While the idea of helping those who help themselves is important, lower-income families in rental housing often face significant challenges to ordinary functioning and may require extensive social work support to sustain employment.

Funding for such support schemes will be needed to help lower-income families take full advantage of these new programmes.

On the revenue side, a significant new source of recurring revenue comes from the transition of Temasek Holdings from contributing Net Investment Income to contributing Net Investment Returns — which is based on total expected returns rather than actual income only.

This measure should satisfy those who have long argued that Singaporeans deserve to benefit from the returns of our national investments.
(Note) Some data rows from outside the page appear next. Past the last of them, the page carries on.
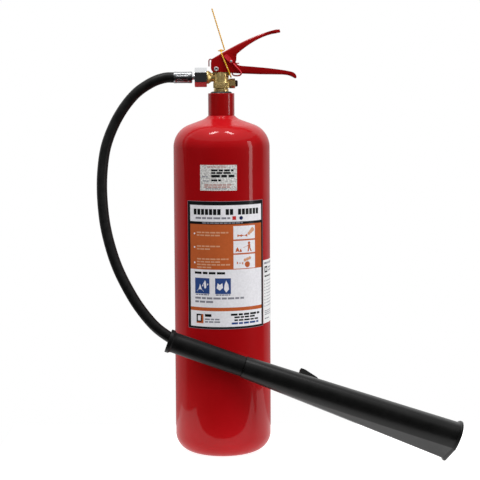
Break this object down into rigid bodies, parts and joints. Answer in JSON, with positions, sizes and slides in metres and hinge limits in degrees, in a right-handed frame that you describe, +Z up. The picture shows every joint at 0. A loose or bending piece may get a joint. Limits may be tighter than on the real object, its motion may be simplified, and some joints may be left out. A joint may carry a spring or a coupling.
{
  "type": "fire extinguisher",
  "caption": "Portable carbon dioxide fire extinguisher: red steel cylinder, squeeze-grip brass valve, rubber hose and black discharge horn.",
  "frame": {"origin": "centre of the cylinder's base, on the plane it stands on", "axes": "+Z up along the cylinder's axis, +X towards the tips of the handles and the horn's mouth, -Y towards the front with the label and the horn"},
  "size_m": [0.5601, 0.2184, 0.7007],
  "materials": {
    "red_paint": "high gloss red enamel",
    "handle_paint": "glossy dark red powder coat",
    "brass": "machined and hot-stamped brass, slightly tarnished",
    "chrome": "bright chrome plate",
    "steel": "bright zinc-plated steel",
    "copper": "thin copper",
    "hose_rubber": "smooth satin black rubber",
    "seal_rubber": "matt black rubber",
    "black_plastic": "fine-grained satin black moulding",
    "cap_plastic": "black cap",
    "red_plastic": "bright red moulding",
    "yellow_plastic": "amber yellow moulding",
    "white_plastic": "white washer",
    "label_print": "printed self-adhesive film",
    "label_silver": "printed silver film",
    "label_white": "printed white film"
  },
  "bodies": {
    "cylinder_and_valve": {"pressure_cylinder": "red_paint", "neck_ring": "red_paint", "neck_seal": "seal_rubber", "valve_body": "brass", "siphon_tube": "steel", "spring_plug": "brass", "valve_spring": "steel", "stem_oring": "seal_rubber", "stem_gland": "brass", "burst_disc": "copper", "burst_nut": "brass", "burst_cap": "cap_plastic", "carry_handle": "handle_paint", "pivot_rivet": "steel", "pin_strap": "red_plastic", "seal_tie": "yellow_plastic", "outlet_washer": "white_plastic", "swivel_nut": "chrome", "main_label": "label_print", "serial_label": "label_silver", "side_label": "label_white"},
    "lever": {"squeeze_lever": "handle_paint"},
    "valve_stem": {"stem": "steel", "poppet": "brass", "poppet_seat": "seal_rubber"},
    "pin": {"safety_pin": "steel", "pin_tab": "red_plastic"},
    "hose_and_horn": {"hose_tail": "steel", "ferrule_valve_end": "chrome", "hose": "hose_rubber", "ferrule_horn_end": "chrome", "gas_nozzle": "brass", "horn_grip": "black_plastic", "horn_nut": "brass", "discharge_horn": "black_plastic"}
  },
  "joints": [
    {"name": "lever_squeeze", "type": "hinge", "parent": "cylinder_and_valve", "child": "lever", "pos_m": [-0.0073, 0, 0.6065], "axis": [0, 1, 0], "range_deg": [0, 20], "stiffness_Nm_per_rad": 2, "springref_deg": -17.19},
    {"name": "stem_press", "type": "slide", "parent": "cylinder_and_valve", "child": "valve_stem", "axis": [0, 0, -1], "range_m": [0, 0.0028], "deforming": ["valve_spring"]},
    {"name": "pin_pull", "type": "slide", "parent": "cylinder_and_valve", "child": "pin", "axis": [0, -1, 0], "range_m": [0, 0.05]},
    {"name": "hose_swivel", "type": "hinge", "parent": "cylinder_and_valve", "child": "hose_and_horn", "pos_m": [-0.0365, 0, 0.5935], "axis": [-1, 0, 0], "range_deg": [0, 170]}
  ],
  "couplings": [
    {"joint": "stem_press", "follows": "lever_squeeze", "m_per_rad": 0.008}
  ]
}
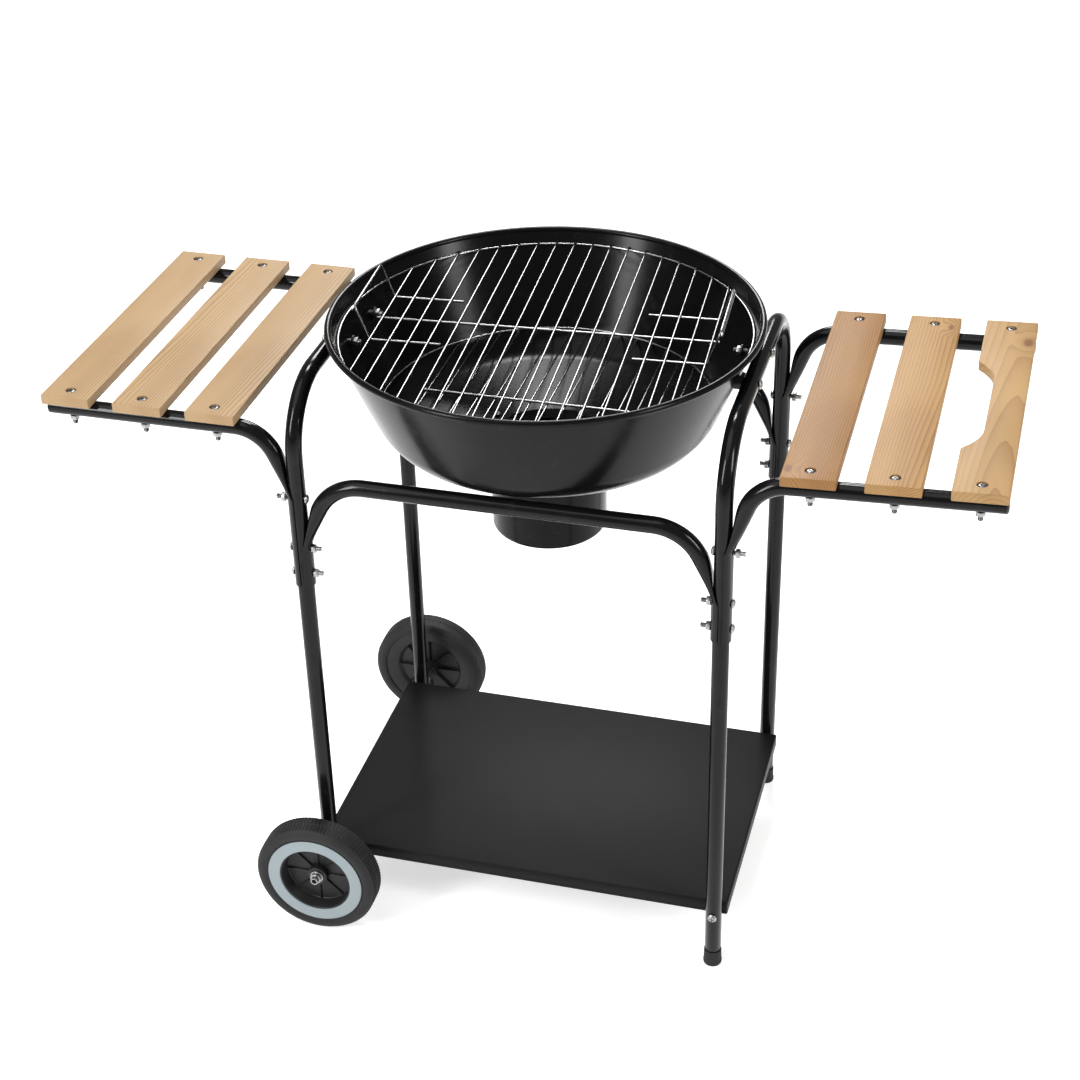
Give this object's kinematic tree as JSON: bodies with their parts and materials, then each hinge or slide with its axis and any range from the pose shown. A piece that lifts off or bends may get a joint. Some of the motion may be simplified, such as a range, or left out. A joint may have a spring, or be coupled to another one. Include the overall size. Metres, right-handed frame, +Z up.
{
  "type": "kettle charcoal grill",
  "caption": "Open kettle charcoal grill on a tube trolley with two slatted wooden side shelves, wire grates, an ash can, a lower tray, two wheels and two rubber feet.",
  "frame": {"origin": "on the floor, under the middle of the whole trolley", "axes": "+Z up, +X towards the side on rubber feet, -X towards the wheels, -Y the front"},
  "size_m": [1.104, 0.5134, 0.8045],
  "materials": {
    "black_enamel": "high gloss vitreous enamel",
    "black_plastic": "matt",
    "chrome_wire": "bright plated wire",
    "foot_rubber": "matt",
    "gloss_black_tube": "gloss powder coat",
    "grey_trim": "matt light grey",
    "pine_wood": "planed pine, clear finish",
    "satin_black": "satin powder coat",
    "tyre_rubber": "matt moulded",
    "wheel_plastic": "satin moulded",
    "zinc_steel": "zinc plated"
  },
  "bodies": {
    "trolley": {"arm_plugs": "black_plastic", "axle": "zinc_steel", "axle_retainers": "zinc_steel", "axle_spacers": "zinc_steel", "axle_washers": "zinc_steel", "bowl": "black_enamel", "bowl_bolts": "zinc_steel", "bowl_nuts": "zinc_steel", "bowl_spacers": "black_plastic", "bowl_washers": "black_plastic", "can_clips": "zinc_steel", "clip_rivets": "zinc_steel", "corner_bolts": "zinc_steel", "corner_nuts": "zinc_steel", "foot_caps": "foot_rubber", "front_cross_tube": "gloss_black_tube", "front_left_arm": "gloss_black_tube", "front_left_leg": "gloss_black_tube", "front_right_arm": "gloss_black_tube", "front_right_leg": "gloss_black_tube", "left_hoop": "gloss_black_tube", "left_slat_inner": "pine_wood", "left_slat_middle": "pine_wood", "left_slat_outer": "pine_wood", "leg_plugs": "black_plastic", "rear_cross_tube": "gloss_black_tube", "rear_left_arm": "gloss_black_tube", "rear_left_leg": "gloss_black_tube", "rear_right_arm": "gloss_black_tube", "rear_right_leg": "gloss_black_tube", "right_hoop": "gloss_black_tube", "right_slat_inner": "pine_wood", "right_slat_middle": "pine_wood", "right_slat_outer": "pine_wood", "slat_nuts": "zinc_steel", "slat_screws": "zinc_steel", "tray": "satin_black", "tray_nuts": "zinc_steel", "tray_screws": "zinc_steel"},
    "ash_can": {"ash_can": "black_enamel"},
    "charcoal_grate": {"charcoal_grate": "chrome_wire"},
    "cooking_grate": {"cooking_grate": "chrome_wire"},
    "front_wheel": {"front_wheel_hub": "wheel_plastic", "front_wheel_trim": "grey_trim", "front_wheel_tyre": "tyre_rubber"},
    "rear_wheel": {"rear_wheel_hub": "wheel_plastic", "rear_wheel_trim": "grey_trim", "rear_wheel_tyre": "tyre_rubber"}
  },
  "joints": [
    {"name": "front_wheel_spin", "type": "hinge", "parent": "trolley", "child": "front_wheel", "pos_m": [-0.25, -0.2325, 0.079], "axis": [0, 1, 0], "continuous": true},
    {"name": "rear_wheel_spin", "type": "hinge", "parent": "trolley", "child": "rear_wheel", "pos_m": [-0.25, 0.2325, 0.079], "axis": [0, 1, 0], "continuous": true},
    {"name": "charcoal_grate_lift", "type": "slide", "parent": "trolley", "child": "charcoal_grate", "axis": [0, 0, 1], "range_m": [0, 0.18]},
    {"name": "cooking_grate_lift", "type": "slide", "parent": "charcoal_grate", "child": "cooking_grate", "axis": [0, 0, 1], "range_m": [0, 0.15]},
    {"name": "ash_can_drop", "type": "slide", "parent": "trolley", "child": "ash_can", "axis": [0, 0, -1], "range_m": [0, 0.12]}
  ]
}
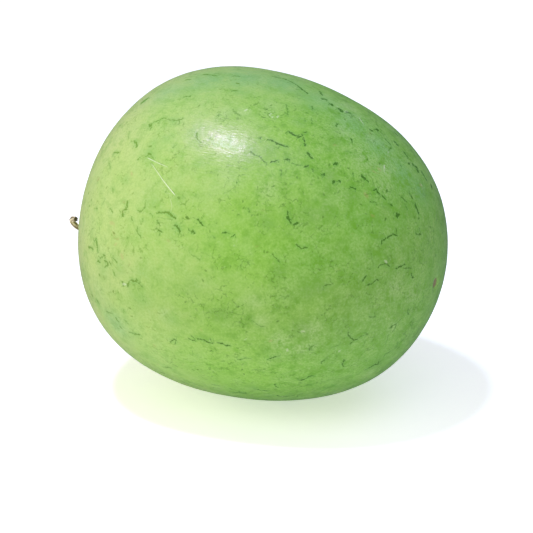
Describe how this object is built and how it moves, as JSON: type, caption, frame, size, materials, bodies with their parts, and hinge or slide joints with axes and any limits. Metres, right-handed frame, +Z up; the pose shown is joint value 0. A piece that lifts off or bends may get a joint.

Now, all our sources of long-term investment returns can be drawn on to benefit Singaporeans today.

But it also means that in the future, there are unlikely to be further sources of revenue that can be tapped without the pain of increasing taxes on people or on companies.

One potential missed opportunity for reform on the revenue side concerns the move to cap total personal income tax reliefs at S$80,000. The tax relief cap does improve progression but is not nearly bold enough.

The fundamental inequity of any tax relief-based system is that higher income earners benefit substantially more from the same relief. The Central Provident Fund contribution tax relief, for example, is worth relatively little for the median income earner and saves only seven cents on the dollar, or half of that if other reliefs are taken into account.

But the same CPF contribution tax relief for high-income earners is worth close to 20 cents per dollar contributed to CPF. A fairer reform would replace tax reliefs with refundable tax credits which avoid the regressive implications of the tax relief system.

Overall, the 2016 Budget stays the course towards a more socially inclusive and economically vibrant Singapore. The Budget promises to not only overcome challenges, but also unlock new opportunities for both businesses and Singaporeans.


Dr Walter Theseira is a senior lecturer at SIM University.